Broad debate themes such as economic and social debates would involve leaders from the two major parties. If the third debate was on climate change and the environment, the leader of the Greens could be invited to participate. Involving a third party in a third debate is proportionate way in which to broaden the participant base. If a third party gains significantly popularity, as with the Liberal-Democrats in the UK, then there may be a strong case for involving their leader in all three debates. But we are not at this point in Australia.
Principle 6 – Questioning should be permitted from media, public and speakers.
Questions should be allowed from media, the public and the participants. Presently, only a few selected members of the Press Gallery ask questions.

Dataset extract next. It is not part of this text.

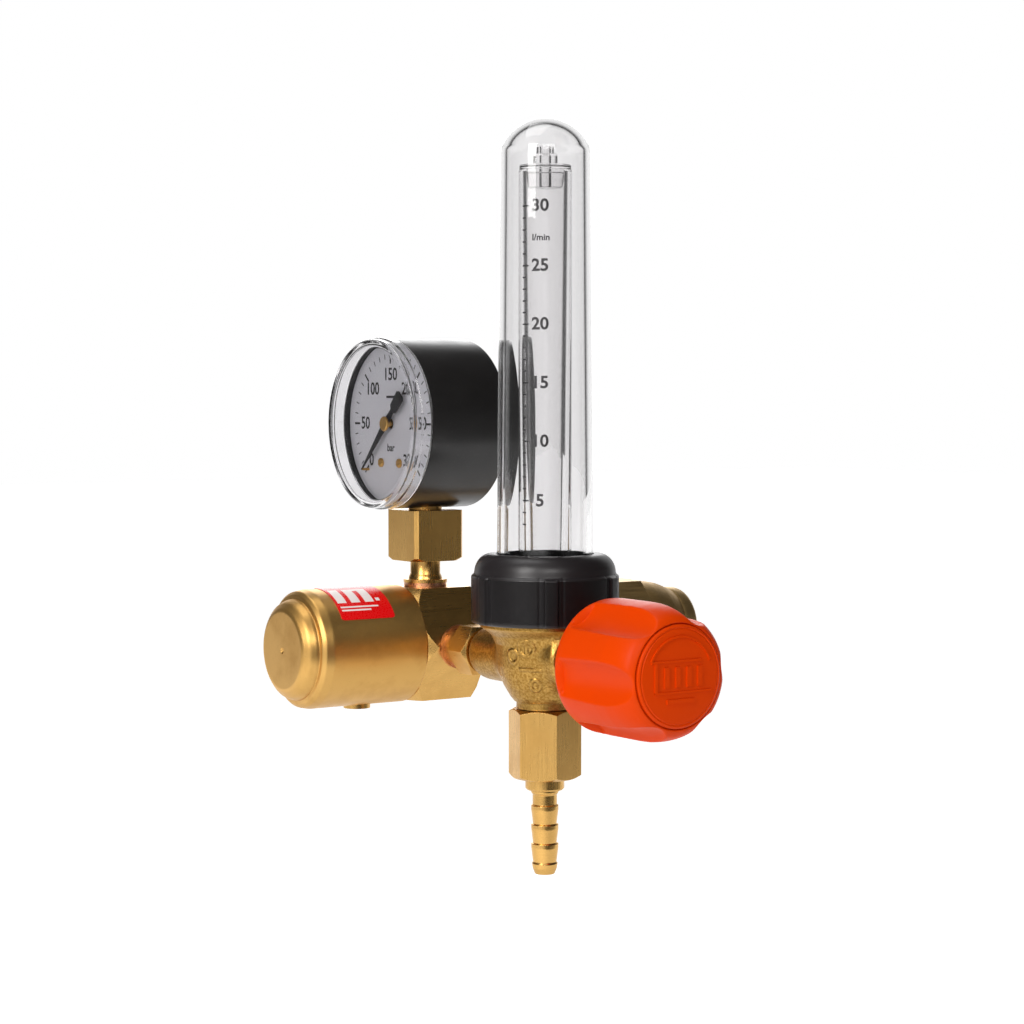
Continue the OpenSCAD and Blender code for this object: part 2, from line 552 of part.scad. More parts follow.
// ---- outlet ----
module hose_nut() color(brass) at_flow() difference() {
  union() {
    hex_bar(hose_af, nut_z1, nut_z0, hose_af / 2 - 0.2, 13.8);
    zturn([[nut_z1 - 3.4, 0], [nut_z1 - 3.4, 5.1], [nut_z1 - 2.9, 5.5], [nut_z1 + 1, 5.5], [nut_z1 + 1, 0]]);
  }
  zcyl(6.4 + 0.08, -27, nut_z0 + 1);
  zcyl(3.98, nut_z1 - 5, -26);
}
module hose_tail() color(brass) at_flow() difference() {
  barb = barb_d / 2;
  zturn(concat([[-23, 0], [-23, 6.1], [-26.4, 6.1], [-26.8, 3.9], [-37, 3.9], [-37.6, 3.45], [-40.4, 3.45]],
    [for (z = [-40.6, -46, -51.4]) each [[z, barb], [z - 1.2, barb], [z - 5.2, 3.35]]],
    [[-57, barb - 0.2], [-58.4, barb - 0.4], [tail_z, 2.8], [tail_z, 0]]));
  zcyl(2.1, tail_z - 1, -22);
}

body_block();
bonnet();
label();
vent_plug();
bonnet_seal();
piston();
piston_seal();
stem_seal();
seat_pad();
main_spring();
spring_shim();
nozzle();
nozzle_seal();
inlet_stem();
inlet_filter();
inlet_gasket();
inlet_nut();
gauge_socket();
gauge_gasket();
gauge_case();
gauge_window();
gauge_dial();
dial_screws();
stop_pin();
pointer();
pointer_arbor();
sector_gear();
movement_frame();
bourdon_tube();
tip_link();
outlet_fitting();
fitting_gasket();
flow_body();
collar_nut();
outer_tube();
metering_tube();
float_ball();
float_stops();
tube_seals();
valve_gland();
valve_spindle();
spindle_seal();
knob();
knob_cap();
knob_screw();
hose_nut();
hose_tail();
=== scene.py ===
"""Gas regulator with cylinder gauge and flowmeter: surfaces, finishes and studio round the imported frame."""
import json
import math

import bmesh
import bpy
import numpy as np
from bpy.props import FloatProperty, FloatVectorProperty, IntProperty, PointerProperty
from bpy.types import Operator, Panel, PropertyGroup
from mathutils import Matrix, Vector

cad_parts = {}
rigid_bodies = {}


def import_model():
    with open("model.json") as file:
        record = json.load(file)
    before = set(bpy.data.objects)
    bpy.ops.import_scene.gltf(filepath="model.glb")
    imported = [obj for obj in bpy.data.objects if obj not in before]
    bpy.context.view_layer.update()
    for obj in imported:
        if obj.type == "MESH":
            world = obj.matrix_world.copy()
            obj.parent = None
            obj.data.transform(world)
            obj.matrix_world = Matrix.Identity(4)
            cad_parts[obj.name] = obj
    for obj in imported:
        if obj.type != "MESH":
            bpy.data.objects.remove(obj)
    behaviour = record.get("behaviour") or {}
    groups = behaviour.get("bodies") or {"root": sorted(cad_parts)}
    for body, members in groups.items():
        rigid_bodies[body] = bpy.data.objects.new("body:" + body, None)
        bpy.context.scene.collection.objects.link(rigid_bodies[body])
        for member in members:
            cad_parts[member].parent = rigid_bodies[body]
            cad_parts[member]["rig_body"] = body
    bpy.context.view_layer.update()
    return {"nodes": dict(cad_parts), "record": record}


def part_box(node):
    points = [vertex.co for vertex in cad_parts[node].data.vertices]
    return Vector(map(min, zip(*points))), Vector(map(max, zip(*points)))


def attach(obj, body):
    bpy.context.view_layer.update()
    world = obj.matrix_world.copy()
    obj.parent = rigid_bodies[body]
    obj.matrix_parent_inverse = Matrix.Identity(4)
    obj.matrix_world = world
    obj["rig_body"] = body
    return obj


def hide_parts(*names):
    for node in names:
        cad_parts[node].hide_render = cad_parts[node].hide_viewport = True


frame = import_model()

bl_info = {
    "name": "Gas Regulator",
    "version": (1, 0, 0),
    "blender": (4, 5, 0),
    "location": "View3D > Sidebar > Gas Regulator",
    "description": "Builds the regulator's visible surfaces, finishes and studio",
    "category": "Object",
}

MM = 0.001
NODES = frame["nodes"]
SLOT_OF = {s["node"]: s["material_slot"] for s in frame["record"]["subparts"]}
MERGE_DISTANCE = 2e-6         # vertices nearer than this are one, in metres
CREASE = math.radians(28)     # edges sharper than this are broken


def middle(node):
    """Middle of a node's box, in millimetres."""
    low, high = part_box(node)
    return np.array((low + high) / 2) / MM


# Axes of the regulator, in millimetres, from the frame's own nodes
GAUGE = np.array([middle("gauge_socket")[0], 0.0, middle("gauge_case")[2]])
FLOW = np.array([middle("hose_tail")[0], middle("hose_tail")[1], 0.0])
VALVE = np.array([FLOW[0], 0.0, middle("valve_spindle")[2]])
BODY = np.array([GAUGE[0], 0.0, 0.0])


def colour(name, description, value):
    """Colour the user may change."""
    return FloatVectorProperty(name=name, description=description, subtype="COLOR", default=value)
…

The Sydney and Brisbane public forums demonstrated that the public can ask excellent questions. (It also proved that partisan members of the public can sneak into the audience with the aim of scoring points – and this needs to be managed better). Direct questioning between speakers would energise the debate. Direct questioning was used sparingly but to great effect in the UK debates. Given our Westminster tradition, we should allow direct questioning in debates too.
Principle 7 – Technology should be used to increase public engagement.
Technology should be embraced in the same way it is in the NZ debates where voters can upload questions to YouTube that are then selected by media. Technology is a dynamic issue and its ongoing capacity to improve education and engagement should be addressed.
Principle 8 – An independent debates commission should ensure that the public interest remains paramount.
All debate issues need to be overseen by an independent debates commission. The commission should consult with parties without being beholden to them. A commission stacked full of party apparatchiks, such as the US Commission for Presidential Debates, will undermine much of the potential that these debates hold. The commission may include members of the media, but again, their involvement should be kept proportionate. If the public interest conflicts with the interests of media and politicians the public interest must prevail.